Since the land was later able to be sold for $20,000 per lot, this did cost Carter Tankard Smith over $100,000. This also points out that his client acted with malice because she continued to keep Micah Ball as her attorney despite costing her this much money.
In an email from Micah Ball to me on 5/23/2016, he included the following:
You will recall that in my e-mail to you dated May 10th, I advised you that my representation of your niece, Carter Tankard Smith, was adverse to you. Therefore, I am not representing you or the estate. Consequently, I am certainly not in the position to give you any advice regarding what should be done at this point in the estate administration to deal with the outstanding issues involving the estate income or property taxes or the potential sale of real estate owned by the estate.
Micah Ball admits that he is adverse to me, and yet he still claims he is representing his client. I would think almost anyone who had an attorney in this situation would want that attorney to help them get another $100,000 of tax free money. Please note that I was not asking him for advice. I was asking him to explain to his client how she could be much better off financially by agreeing to some sort of sale.

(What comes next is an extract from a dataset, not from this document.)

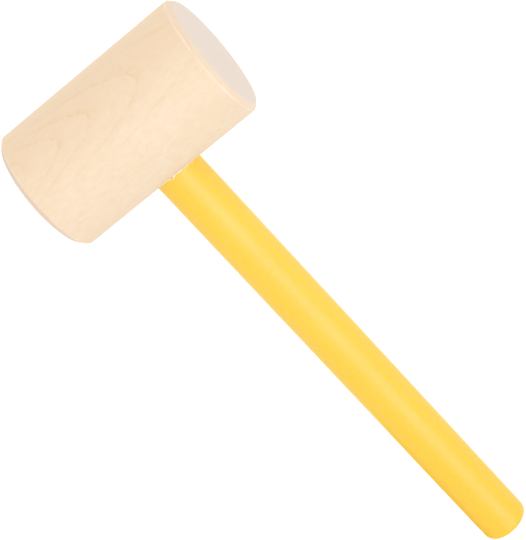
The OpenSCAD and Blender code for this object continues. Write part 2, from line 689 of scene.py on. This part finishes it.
def late_wood(g, place):
    """How much dark late wood there is, from 0 to 1: a sharp outer edge on each ring."""
    distance = pith_distance(g, place)
    rings = year_rings()
    low, high = rings[0][0], rings[-1][0]
    count = g.curve(distance, low, high, [(where, i) for i, (where, _) in enumerate(rings)])
    strength = g.curve(distance, low, high, rings)
    share = g.math("FRACT", count)
    edge = g.math("POWER", share, LATE_EDGE_POWER)
    body = g.math("MULTIPLY", g.math("POWER", share, LATE_BODY_POWER), LATE_BODY)
    to_side = (math.cos(PITH_TURN), 0, -math.sin(PITH_TURN))
    from_flat = g.math("ABSOLUTE", g.vector_math("DOT_PRODUCT", place, to_side).outputs[1])
    strength = g.math("MULTIPLY", strength, g.rise(from_flat, *RING_FADE, 1, RING_LEAST))
    return g.math("MULTIPLY", g.math("ADD", edge, body), strength)


def side_grain(g, place, late, fibre):
    """Colour of the head's side: clouds of tone, late wood, fibres, and short flecks."""
    tone = g.noise(place, TONE_WAVES, 3)
    colour = g.blend(g.rise(tone, 0.35, 0.65), SIDE_PALE, SIDE_DEEP)
    from_axis = g.add("SeparateXYZ", Vector=place).outputs["X"]
    # Deeper side away from the handle: partly the wood's tone, partly painted shade
    colour = g.blend(g.rise(from_axis, *BACK_TONE_AND_SHADE_FADE, 0, 0.75), colour, SIDE_BACK_TONE_AND_SHADE)
    mottle = g.noise(place, MOTTLE_WAVES, 3, 0.65)
    colour = g.blend(g.rise(mottle, 0.3, 0.7, 0, 0.8), colour, SIDE_MOTTLE)
    colour = g.blend(late, colour, SIDE_LATE)
    colour = g.blend(g.rise(fibre, 0.4, 0.8, 0, 0.36), colour, SIDE_FIBRE)
    fleck = g.noise(place, FLECK_WAVES, 1)
    return g.blend(g.rise(fleck, 0.6, 0.8, 0, 0.45), colour, SIDE_FLECK)


def end_grain(g, late, pore):
    """Colour of the striking faces: cooler and greyer, with open pores and faint rings."""
    colour = g.blend(g.rise(pore, 0.5, 0.8, 0, 0.4), END_PALE, END_PORE)
    return g.blend(g.math("MULTIPLY", late, 0.6), colour, END_LATE)


def far_rim_shade_share(g, place, facing):
    """How much painted shade darkens the chamfer at the far rim."""
    chamfer = g.math("MULTIPLY", g.rise(facing, 0.3, 0.6), g.rise(facing, 0.8, 0.95, 1, 0))
    along = g.add("SeparateXYZ", Vector=place).outputs["Y"]
    return g.math("MULTIPLY", chamfer, g.rise(along, *FAR_RIM_SHADE_FADE, 0, 0.36))


def rim_wear_and_highlight(g, place, facing):
    """How much handling has smoothed the edge between the side and each chamfer, and how much
    painted highlight lies on it.
    """
    on_edge = g.math("MULTIPLY", g.rise(facing, 0.08, 0.3), g.rise(facing, 0.42, 0.64, 1, 0))
    wear_and_highlight_share = g.rise(g.noise(place, WEAR_AND_HIGHLIGHT_WAVES, 2), 0.42, 0.6, 0.2, 1)
    return g.math("MULTIPLY", on_edge, wear_and_highlight_share)


def head_wood():
    g = Graph("turned_head_wood")
    place = g.place()
    facing = g.facing((0, 1, 0))

    # Each ring shows in some patches of the wood more than in others, and breaks into dashes
    patch = g.rise(g.noise(place, RING_PATCH_WAVES, 2), 0.38, 0.6, 0.28, 0.54)
    dashes = g.rise(g.noise(place, RING_DASH_WAVES, 2), 0.38, 0.6, 0.25, 1)
    late = g.math("MULTIPLY", late_wood(g, place), g.math("MULTIPLY", patch, dashes))
    fibre = g.noise(place, FIBRE_WAVES, 3, 0.65)
    pore = g.noise(place, PORE_WAVES, 2, 0.6)

    colour = side_grain(g, place, late, fibre)
    colour = g.blend(g.rise(facing, 0.58, 0.99), colour, end_grain(g, late, pore))
    # Painted shade darkens the far rim's chamfer
    colour = g.blend(far_rim_shade_share(g, place, facing), colour, FAR_RIM_SHADE)
    # Wear on the rim's edge, with a painted highlight on it: lighter colour and lower roughness
    edge_wear_and_highlight = rim_wear_and_highlight(g, place, facing)
    colour = g.blend(g.math("MULTIPLY", edge_wear_and_highlight, 0.5), colour, RUBBED_EDGE_AND_HIGHLIGHT)
    pores = g.math("MULTIPLY", pore, PORE_HEIGHT)
    height = g.math("ADD", g.math("MULTIPLY", fibre, FIBRE_HEIGHT), pores)
    roughness = g.rise(edge_wear_and_highlight, 0, 1, SANDED, RUBBED_SMOOTH)
    return g.finish(Base_Color=colour, Roughness=roughness, Normal=g.bump(height))


# The rods' grain runs along X. Waves per millimetre on each axis, and the fibres' height:
ROD_BAND_WAVES = (0.012, 0.35, 0.12)
ROD_FIBRE_WAVES = (0.15, 2.4, 2.4)
ROD_PORE_WAVES = (0.3, 2.2, 2.2)
ROD_FIBRE_HEIGHT = 0.04


def rod_wood(name, pale, deep, pore_colour):
    """Straight-grained wood along the handle, with darker, porous ends."""
    g = Graph(name)
    place = g.place()
    band = g.noise(place, ROD_BAND_WAVES, 3, 0.6)
    colour = g.blend(g.rise(band, 0.35, 0.65), pale, deep)
    fibre = g.noise(place, ROD_FIBRE_WAVES, 3, 0.65)
    colour = g.blend(g.rise(fibre, 0.45, 0.8, 0, 0.4), colour, pore_colour)
    pore = g.noise(place, ROD_PORE_WAVES, 2, 0.6)
    end_colour = g.blend(g.rise(pore, 0.45, 0.75), deep, pore_colour)
    on_end = g.rise(g.facing(HANDLE_DIR), 0.5, 0.95)
    colour = g.blend(on_end, colour, end_colour)
    roughness = g.rise(fibre, 0.3, 0.8, 0.55, 0.7)
    height = g.math("MULTIPLY", fibre, ROD_FIBRE_HEIGHT)
    return g.finish(Base_Color=colour, Roughness=roughness, Normal=g.bump(height))


def handle_wood():
    """The turned hardwood under the yellow coat."""
    pale = rgb(0.78, 0.60, 0.40)
    deep = rgb(0.70, 0.49, 0.29)
    pore_colour = rgb(0.52, 0.34, 0.19)
    return rod_wood("handle_hardwood", pale, deep, pore_colour)


def wedge_wood():
    """The split hardwood of the hidden wedge, a little redder than the handle."""
    pale = rgb(0.70, 0.46, 0.28)
    deep = rgb(0.60, 0.36, 0.20)
    pore_colour = rgb(0.40, 0.22, 0.12)
    return rod_wood("wedge_hardwood", pale, deep, pore_colour)


# ---------------------------------------------------------------- coat and glue
COAT_PALE = rgb(0.95, 0.632, 0.048)
COAT_CLOUD = rgb(0.94, 0.612, 0.040)
# Painted shade: the coat deepened towards the butt and towards the head
COAT_BUTT_SHADE = rgb(0.94, 0.58, 0.010)
COAT_HEAD_SHADE = rgb(0.94, 0.595, 0.034)
# Painted shade on one side of the handle near the butt
COAT_SIDE_SHADE = rgb(0.91, 0.48, 0.008)
COAT_SPECK = rgb(0.945, 0.64, 0.085)
COAT_GLOSS = rgb(0.9, 0.4, 1.0)

# Waves per millimetre on each axis
COAT_CLOUD_WAVES = (0.02, 0.06, 0.06)
COAT_SPECK_WAVES = (0.55, 0.55, 0.55)
DIMPLE_WAVES = (0.8, 1.1, 1.1)
SWELL_WAVES = (0.3, 0.4, 0.4)
GLUE_CLOUD_WAVES = (0.8, 0.8, 0.8)
GLUE_PIT_WAVES = (2, 2, 2)

# Heights of the orange peel's dimples and swells, and of the glue's pits, in millimetres
DIMPLE_HEIGHT = 0.05
SWELL_HEIGHT = 0.12
GLUE_PIT_HEIGHT = 0.05

# Where painted shade deepens the coat, in millimetres from the head's axis, and where painted
# shade darkens one side near the butt
BUTT_SHADE_FADE = (120, 300)
HEAD_SHADE_FADE = (75, 35)
SIDE_SHADE_ALONG = (200, 290)
SIDE_SHADE_ACROSS = (-3, -12)

# The amber spot: how far out of the coat its middle lies, and where it fades
AMBER_OUT = 0.5
AMBER_FADE = (0.75, 1.05)

GLUE_MILKY = rgb(0.93, 0.86, 0.74)
GLUE_FOAMY = rgb(0.90, 0.76, 0.56)
GLUE_AMBER = rgb(0.93, 0.45, 0.10)


def coat_colour(g, place, cloud):
    """The coat's colour, with painted shade deepening it towards both ends of the handle and on
    one side near the butt.
    """
    spot = g.add("SeparateXYZ", Vector=place).outputs
    colour = g.blend(g.rise(cloud, 0.3, 0.7), COAT_PALE, COAT_CLOUD)
    # Painted shade towards the butt and towards the head
    colour = g.blend(g.rise(spot["X"], *BUTT_SHADE_FADE, 0, 0.7), colour, COAT_BUTT_SHADE)
    colour = g.blend(g.rise(spot["X"], *HEAD_SHADE_FADE, 0, 0.55), colour, COAT_HEAD_SHADE)
    # Painted shade on one side near the butt
    butt_side_shade_share = g.math("MULTIPLY", g.rise(spot["X"], *SIDE_SHADE_ALONG), g.rise(spot["Y"], *SIDE_SHADE_ACROSS))
    colour = g.blend(butt_side_shade_share, colour, COAT_SIDE_SHADE)
    # The orange peel catches the pigment unevenly
    speck = g.noise(place, COAT_SPECK_WAVES, 3, 0.7)
    return g.blend(g.rise(speck, 0.35, 0.65, 0, 0.5), colour, COAT_SPECK)


def yellow_coat():
    g = Graph("satin_yellow_coat")
    place = g.place()
    cloud = g.noise(place, COAT_CLOUD_WAVES, 3)
    dimple = g.math("MULTIPLY", g.noise(place, DIMPLE_WAVES, 2), DIMPLE_HEIGHT)
    peel = g.math("MULTIPLY_ADD", g.noise(place, SWELL_WAVES, 2), SWELL_HEIGHT, dimple)
    return g.finish(
        Base_Color=coat_colour(g, place, cloud),
        Roughness=g.rise(cloud, 0.2, 0.8, 0.42, 0.48),
        Specular_Tint=COAT_GLOSS,
        Normal=g.bump(peel),
    )


def glue_material():
    """Milky where the glue dried thin or foamy, amber in the middle of the largest drop."""
    g = Graph("dried_resin_glue")
    place = g.place()
    cloud = g.noise(place, GLUE_CLOUD_WAVES, 2)
    colour = g.blend(g.rise(cloud, 0.4, 0.6), GLUE_MILKY, GLUE_FOAMY)
    largest_turn = DROPS[0][0]
    lip = Vector(mouth_point(largest_turn, HANDLE_R + AMBER_OUT * MM))
    from_lip = g.vector_math("DISTANCE", place, lip / MM).outputs["Value"]
    colour = g.blend(g.rise(from_lip, *AMBER_FADE, 1, 0), colour, GLUE_AMBER)
    roughness = g.rise(cloud, 0.3, 0.7, 0.25, 0.4)
    height = g.math("MULTIPLY", g.noise(place, GLUE_PIT_WAVES, 2), GLUE_PIT_HEIGHT)
    return g.finish(Base_Color=colour, Roughness=roughness, Normal=g.bump(height))


# ---------------------------------------------------------------- camera, floor and light
CAMERA_FROM_HEAD = Vector((-0.1722, 0.2092, 0.8823))
CAMERA_LOOK = Vector((0.2847, -0.2206, -0.9329))
CAMERA_DOWN = Vector((0.7110, -0.6041, 0.3599))
CAMERA_LENS = 130.9
CAMERA_SENSOR = 36.0
CAMERA_CLIP = (0.05, 20)

SHEET_ROUGHNESS = 0.9
FLOOR_HALF = 6.0
FLOOR_GREY = rgb(0.2, 0.2, 0.2)
FLOOR_GLOW = rgb(1, 1, 1)

CARD_X = (0.09, 0.30)
CARD_Y = (-0.30, -0.004)
CARD_Z = 0.5 * MM
CARD_GREY = rgb(0.02, 0.02, 0.02)
CARD_GLOW = rgb(0.95, 0.67, 0.04)

STUDIO_LIGHT = 0.78

# Softboxes: place, size, and brightness
STRIP = ((0.55, 0.55, 1.0), (0.9, 0.8), 3.9)
KEY = ((-0.05, 0.24, 1.2), (1.0, 1.0), 1.95)


def add_camera():
    look = CAMERA_LOOK.normalized()
    up = -(CAMERA_DOWN - look * CAMERA_DOWN.dot(look)).normalized()
    right = look.cross(up)
    turn = Matrix((right, up, -look)).transposed().to_4x4()
    camera = bpy.data.cameras.new("camera")
    camera.lens = CAMERA_LENS
    camera.sensor_width = CAMERA_SENSOR
    camera.clip_start, camera.clip_end = CAMERA_CLIP
    holder = bpy.data.objects.new("camera", camera)
    holder.matrix_world = Matrix.Translation(HEAD_CENTRE + CAMERA_FROM_HEAD) @ turn
    bpy.context.scene.collection.objects.link(holder)
    bpy.context.scene.camera = holder


def add_sheet(name, x_range, y_range, z, grey, glow):
    """A level, matt sheet that glows."""
    (left, right), (near, far) = x_range, y_range
    corners = [(left, near, z), (right, near, z), (right, far, z), (left, far, z)]
    mesh = bpy.data.meshes.new(name)
    mesh.from_pydata(corners, [], [(0, 1, 2, 3)])
    g = Graph(name)
    mesh.materials.append(
        g.finish(
            Base_Color=grey,
            Roughness=SHEET_ROUGHNESS,
            Specular_IOR_Level=0,
            Emission_Color=glow,
            Emission_Strength=1.0,
        )
    )
    sheet = bpy.data.objects.new(name, mesh)
    bpy.context.scene.collection.objects.link(sheet)
    return sheet


def add_floor():
    reach = (-FLOOR_HALF, FLOOR_HALF)
    add_sheet("floor", reach, reach, 0, FLOOR_GREY, FLOOR_GLOW)


def add_card():
    """A warm card on the bench beside the butt, seen only in the coat's gloss."""
    card = add_sheet("warm_card", CARD_X, CARD_Y, CARD_Z, CARD_GREY, CARD_GLOW)
    card.visible_camera = False
    card.visible_diffuse = False
    card.visible_shadow = False


def add_softbox(name, setup, gloss_only=False):
    """A flat light that faces the mallet; its power follows from its size and brightness."""
    place, size, radiance = setup
    light = bpy.data.lights.new(name, "AREA")
    light.shape = "RECTANGLE"
    light.size, light.size_y = size
    light.energy = radiance * math.pi * size[0] * size[1]
    holder = bpy.data.objects.new(name, light)
    back = Vector(place).normalized()
    long_side = (HANDLE_DIR - back * HANDLE_DIR.dot(back)).normalized()
    turn = Matrix((long_side, back.cross(long_side), back)).transposed().to_4x4()
    holder.matrix_world = Matrix.Translation(place) @ turn
    holder.visible_diffuse = not gloss_only
    bpy.context.scene.collection.objects.link(holder)


def add_light():
    world = bpy.data.worlds.new("studio")
    world.use_nodes = True
    background = world.node_tree.nodes["Background"]
    background.inputs["Color"].default_value = rgb(1, 1, 1)
    background.inputs["Strength"].default_value = STUDIO_LIGHT
    bpy.context.scene.world = world
    bpy.context.scene.view_settings.view_transform = "Standard"
    add_softbox("strip", STRIP, gloss_only=True)
    add_softbox("key", KEY)


# ---------------------------------------------------------------- the mallet
def finish_cad_node(node, material):
    """Gives a CAD node that stays as it is a material of its own."""
    for slot in frame["nodes"][node].material_slots:
        slot.material = material


head = head_piece(head_wood())
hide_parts("head")

coat = coat_piece(yellow_coat())
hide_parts("handle_coat")

glue = glue_piece(glue_material())
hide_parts("glue_line")

finish_cad_node("handle_core", handle_wood())
finish_cad_node("fox_wedge", wedge_wood())

add_floor()
add_card()
add_light()
add_camera()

Summary Of Micah Ball Results for Carter Tankard Smith
Micah Ball costs Carter Tankard Smith not only costs his clients the $100,000 plus as mentioned above, but also cost his client the $100,000 dollars that I was willing to give Carter to avoid going to court, and whatever legal fees he charged. Somehow it never seemed to occur to my niece that the longer a court case goes on, the more her attorney would rack up in legal fees.